One of the tools mentioned by Beltran is H.R.2615 – United States-Northern Triangle Enhanced Engagement Act, known as the “Engel List”. This bill was enacted by the U.S. House of Representatives on December 22, 2020, and aims to impose U.S. sanctions on individuals included on the list, including cancellation of U.S. visas.
The list must be submitted 180 days after its approval and then resubmitted on an annual basis. In an editorial for Contracorriente, historian and political scientist Otto Argueta wrote, “But corruption is a political problem that can’t be fixed with some institutional engineering. This is the biggest challenge for the new U.S. law. Money is not the only reason politicians and business people turn to corruption. It’s also because of the power they can grab, the opportunity to hold onto that power, and the satisfaction of getting away with it all.”

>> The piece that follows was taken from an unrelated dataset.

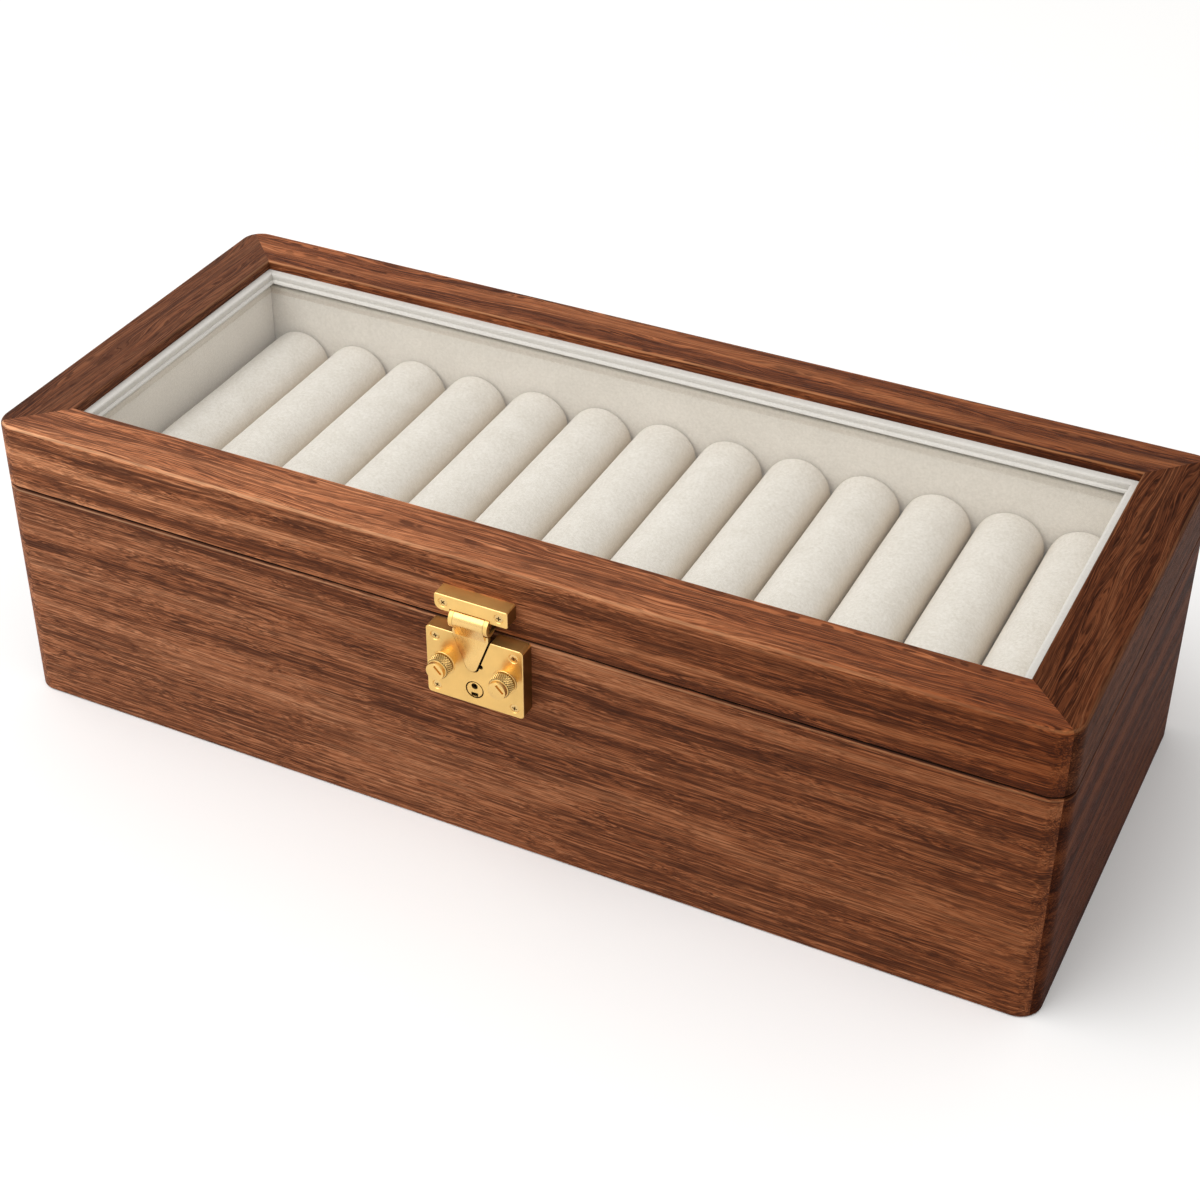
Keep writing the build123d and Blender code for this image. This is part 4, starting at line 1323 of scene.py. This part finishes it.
def seen_directly(paint):
    """1 for the rays that look at a thing, straight or by a mirror, and 0 for the rays that light others by it."""
    rays = paint.add("LightPath").outputs
    return paint.largest(rays["Is Camera Ray"], rays["Is Glossy Ray"], rays["Is Transmission Ray"])


shape = bmesh.new()
bmesh.ops.create_grid(shape, x_segments=1, y_segments=1, size=FLOOR_HALF)
floor = object_from("floor", shape)
paper = Material("white_paper")
looked_at = seen_directly(paper)
shade = paper.remap(looked_at, 0.0, 1.0, PAPER_BOUNCE, PAPER_WHITE)
grey = paper.add("CombineColor", {0: shade, 1: shade, 2: shade}).outputs[0]
paper.finish(grey, 0.9, Specular_IOR_Level=0.0)
far_off = paper.add("VectorMath", {0: paper.place()}, operation="LENGTH").outputs["Value"]
melting = paper.remap(far_off, *MELT_BETWEEN) * looked_at
glow = paper.add("Emission", {"Color": (*WHITE, 1), "Strength": 1.0}).outputs[0]
paper.show(paper.add("MixShader", {0: melting, 1: paper.shader.outputs[0], 2: glow}).outputs[0])
floor.data.materials.append(paper.data)

# %% The lamp and the world
WORLD_STRENGTH = 0.73
WORLD_WARMTH = (1.0, 0.985, 0.965)
LAMP_STRENGTH = 59.5
LAMP_SIZE = (2.9, 2.9)
LAMP_PLACE = Vector((-0.98, -1.22, 2.42))
LAMP_AIM = Vector((0, 0, 0.05))
lamp_data = bpy.data.lights.new("soft_box", "AREA")
lamp_data.shape = "RECTANGLE"
lamp_data.size, lamp_data.size_y = LAMP_SIZE
lamp_data.energy = LAMP_STRENGTH
lamp = new_object("soft_box", lamp_data)
lamp.location = LAMP_PLACE
lamp.rotation_euler = (LAMP_AIM - LAMP_PLACE).to_track_quat("-Z", "Y").to_euler()

world = bpy.data.worlds.new("studio")
bpy.context.scene.world = world
world.use_nodes = True
sky = Paint(world.node_tree)
sky.tree.nodes.clear()
looked_at = seen_directly(sky)
strength = sky.remap(looked_at, 0.0, 1.0, WORLD_STRENGTH, 1.0)
light = sky.add("Background", {"Color": sky.mix(looked_at, WORLD_WARMTH, WHITE), "Strength": strength})
sky.add("OutputWorld", {"Surface": light.outputs[0]})
bpy.context.scene.view_settings.view_transform = "Standard"
print("lamp at", tuple(round(c, 2) for c in LAMP_PLACE))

Olson says, “The challenge today is how to channel that money﹣that foreign aid and support﹣into these countries without strengthening the elites. My preference is to support independent organizations that have a local presence and the capacity to implement projects without government participation. It’s also important to support and recognize government officials that are able to function independently.”
Professor Dana Frank says that she and other like-minded U.S. citizens will continue to pressure their government because they are outraged that their taxes “support not only Hernández, but also his administration’s neoliberal extractivism, public health system, hostility towards labor unions, and destruction of Indigenous, Afro-indigenous and peasant communities.”